» ROWS:
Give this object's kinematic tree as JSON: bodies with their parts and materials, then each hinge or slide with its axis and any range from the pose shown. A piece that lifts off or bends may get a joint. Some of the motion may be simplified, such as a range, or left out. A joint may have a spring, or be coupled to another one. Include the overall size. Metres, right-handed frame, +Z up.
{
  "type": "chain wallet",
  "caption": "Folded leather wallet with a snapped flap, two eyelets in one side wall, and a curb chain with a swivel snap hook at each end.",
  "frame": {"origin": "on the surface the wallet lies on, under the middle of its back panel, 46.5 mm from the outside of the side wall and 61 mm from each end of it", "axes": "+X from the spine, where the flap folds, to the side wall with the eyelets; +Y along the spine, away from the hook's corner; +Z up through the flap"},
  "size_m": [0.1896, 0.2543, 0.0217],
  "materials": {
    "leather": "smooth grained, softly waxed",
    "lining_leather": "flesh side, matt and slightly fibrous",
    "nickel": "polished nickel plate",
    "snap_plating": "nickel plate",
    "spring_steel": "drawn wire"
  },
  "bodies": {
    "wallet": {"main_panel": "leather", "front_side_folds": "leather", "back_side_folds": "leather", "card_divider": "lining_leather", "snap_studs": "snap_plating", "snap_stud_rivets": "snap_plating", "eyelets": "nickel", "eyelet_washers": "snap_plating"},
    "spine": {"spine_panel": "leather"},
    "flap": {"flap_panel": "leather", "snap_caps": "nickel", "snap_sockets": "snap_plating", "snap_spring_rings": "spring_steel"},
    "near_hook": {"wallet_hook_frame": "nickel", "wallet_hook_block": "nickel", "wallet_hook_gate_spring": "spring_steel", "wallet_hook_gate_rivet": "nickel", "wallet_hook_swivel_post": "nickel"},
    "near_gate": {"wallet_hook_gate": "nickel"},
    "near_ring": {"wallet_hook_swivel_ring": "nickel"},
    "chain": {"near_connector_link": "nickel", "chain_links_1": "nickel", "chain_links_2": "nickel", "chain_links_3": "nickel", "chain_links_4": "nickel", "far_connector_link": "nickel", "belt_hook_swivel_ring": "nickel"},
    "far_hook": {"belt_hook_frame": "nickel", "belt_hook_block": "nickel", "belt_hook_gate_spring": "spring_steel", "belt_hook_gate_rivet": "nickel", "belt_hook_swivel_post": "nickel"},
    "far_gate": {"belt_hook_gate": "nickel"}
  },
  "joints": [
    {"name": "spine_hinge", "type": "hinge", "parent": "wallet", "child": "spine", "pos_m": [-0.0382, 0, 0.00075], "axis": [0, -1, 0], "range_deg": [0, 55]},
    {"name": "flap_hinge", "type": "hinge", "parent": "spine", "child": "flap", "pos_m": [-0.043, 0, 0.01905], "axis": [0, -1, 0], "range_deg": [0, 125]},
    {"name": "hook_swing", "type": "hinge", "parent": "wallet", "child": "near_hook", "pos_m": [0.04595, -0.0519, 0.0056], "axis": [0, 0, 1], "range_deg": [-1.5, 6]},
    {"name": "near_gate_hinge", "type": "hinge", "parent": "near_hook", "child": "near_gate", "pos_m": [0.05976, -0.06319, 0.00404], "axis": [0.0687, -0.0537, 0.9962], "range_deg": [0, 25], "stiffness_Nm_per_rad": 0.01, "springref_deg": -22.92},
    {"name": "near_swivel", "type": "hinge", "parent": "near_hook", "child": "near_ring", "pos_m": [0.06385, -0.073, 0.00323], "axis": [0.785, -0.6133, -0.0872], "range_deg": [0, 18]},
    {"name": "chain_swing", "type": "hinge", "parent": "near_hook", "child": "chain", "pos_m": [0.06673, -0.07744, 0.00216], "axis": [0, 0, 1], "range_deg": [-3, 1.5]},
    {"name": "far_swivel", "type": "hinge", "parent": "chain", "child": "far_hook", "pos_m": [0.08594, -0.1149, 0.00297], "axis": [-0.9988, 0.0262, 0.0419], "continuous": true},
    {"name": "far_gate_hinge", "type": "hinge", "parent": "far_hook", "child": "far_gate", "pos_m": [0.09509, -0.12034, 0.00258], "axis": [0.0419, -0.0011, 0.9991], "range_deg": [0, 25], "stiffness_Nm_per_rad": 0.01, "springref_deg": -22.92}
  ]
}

---

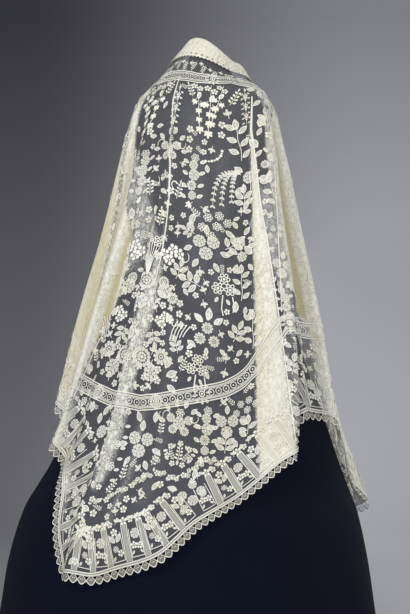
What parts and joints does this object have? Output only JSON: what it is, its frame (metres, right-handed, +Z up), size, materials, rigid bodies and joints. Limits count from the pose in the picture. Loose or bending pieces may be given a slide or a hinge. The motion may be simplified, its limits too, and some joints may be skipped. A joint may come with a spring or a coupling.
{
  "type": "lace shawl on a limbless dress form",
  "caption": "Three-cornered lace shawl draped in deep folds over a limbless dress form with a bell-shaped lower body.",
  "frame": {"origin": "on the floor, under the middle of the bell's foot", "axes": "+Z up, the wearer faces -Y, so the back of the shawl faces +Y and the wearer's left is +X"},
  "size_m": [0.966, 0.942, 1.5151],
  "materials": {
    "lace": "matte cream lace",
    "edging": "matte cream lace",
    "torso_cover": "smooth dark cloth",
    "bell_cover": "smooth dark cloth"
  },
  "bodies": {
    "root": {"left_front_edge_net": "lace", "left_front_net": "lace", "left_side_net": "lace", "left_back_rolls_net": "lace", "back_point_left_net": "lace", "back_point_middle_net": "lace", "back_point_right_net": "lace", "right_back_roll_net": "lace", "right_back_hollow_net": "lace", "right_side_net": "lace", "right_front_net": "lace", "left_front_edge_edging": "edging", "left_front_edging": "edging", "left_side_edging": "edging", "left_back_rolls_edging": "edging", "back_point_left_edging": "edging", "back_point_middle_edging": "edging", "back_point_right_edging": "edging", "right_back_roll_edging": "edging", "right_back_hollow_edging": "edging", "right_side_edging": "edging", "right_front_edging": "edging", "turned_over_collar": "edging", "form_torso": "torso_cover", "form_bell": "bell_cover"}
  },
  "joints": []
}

» YOUR TASK: In the material above, show every line where the word "axis" turns up.

» WORKED SOLUTION:
Give this object's kinematic tree as JSON: bodies with their parts and materials, then each hinge or slide with its axis and any range from the pose shown. A piece that lifts off or bends may get a joint. Some of the motion may be simplified, such as a range, or left out. A joint may have a spring, or be coupled to another one. Include the overall size. Metres, right-handed frame, +Z up.
    {"name": "spine_hinge", "type": "hinge", "parent": "wallet", "child": "spine", "pos_m": [-0.0382, 0, 0.00075], "axis": [0, -1, 0], "range_deg": [0, 55]},
    {"name": "flap_hinge", "type": "hinge", "parent": "spine", "child": "flap", "pos_m": [-0.043, 0, 0.01905], "axis": [0, -1, 0], "range_deg": [0, 125]},
    {"name": "hook_swing", "type": "hinge", "parent": "wallet", "child": "near_hook", "pos_m": [0.04595, -0.0519, 0.0056], "axis": [0, 0, 1], "range_deg": [-1.5, 6]},
    {"name": "near_gate_hinge", "type": "hinge", "parent": "near_hook", "child": "near_gate", "pos_m": [0.05976, -0.06319, 0.00404], "axis": [0.0687, -0.0537, 0.9962], "range_deg": [0, 25], "stiffness_Nm_per_rad": 0.01, "springref_deg": -22.92},
    {"name": "near_swivel", "type": "hinge", "parent": "near_hook", "child": "near_ring", "pos_m": [0.06385, -0.073, 0.00323], "axis": [0.785, -0.6133, -0.0872], "range_deg": [0, 18]},
    {"name": "chain_swing", "type": "hinge", "parent": "near_hook", "child": "chain", "pos_m": [0.06673, -0.07744, 0.00216], "axis": [0, 0, 1], "range_deg": [-3, 1.5]},
    {"name": "far_swivel", "type": "hinge", "parent": "chain", "child": "far_hook", "pos_m": [0.08594, -0.1149, 0.00297], "axis": [-0.9988, 0.0262, 0.0419], "continuous": true},
    {"name": "far_gate_hinge", "type": "hinge", "parent": "far_hook", "child": "far_gate", "pos_m": [0.09509, -0.12034, 0.00258], "axis": [0.0419, -0.0011, 0.9991], "range_deg": [0, 25], "stiffness_Nm_per_rad": 0.01, "springref_deg": -22.92}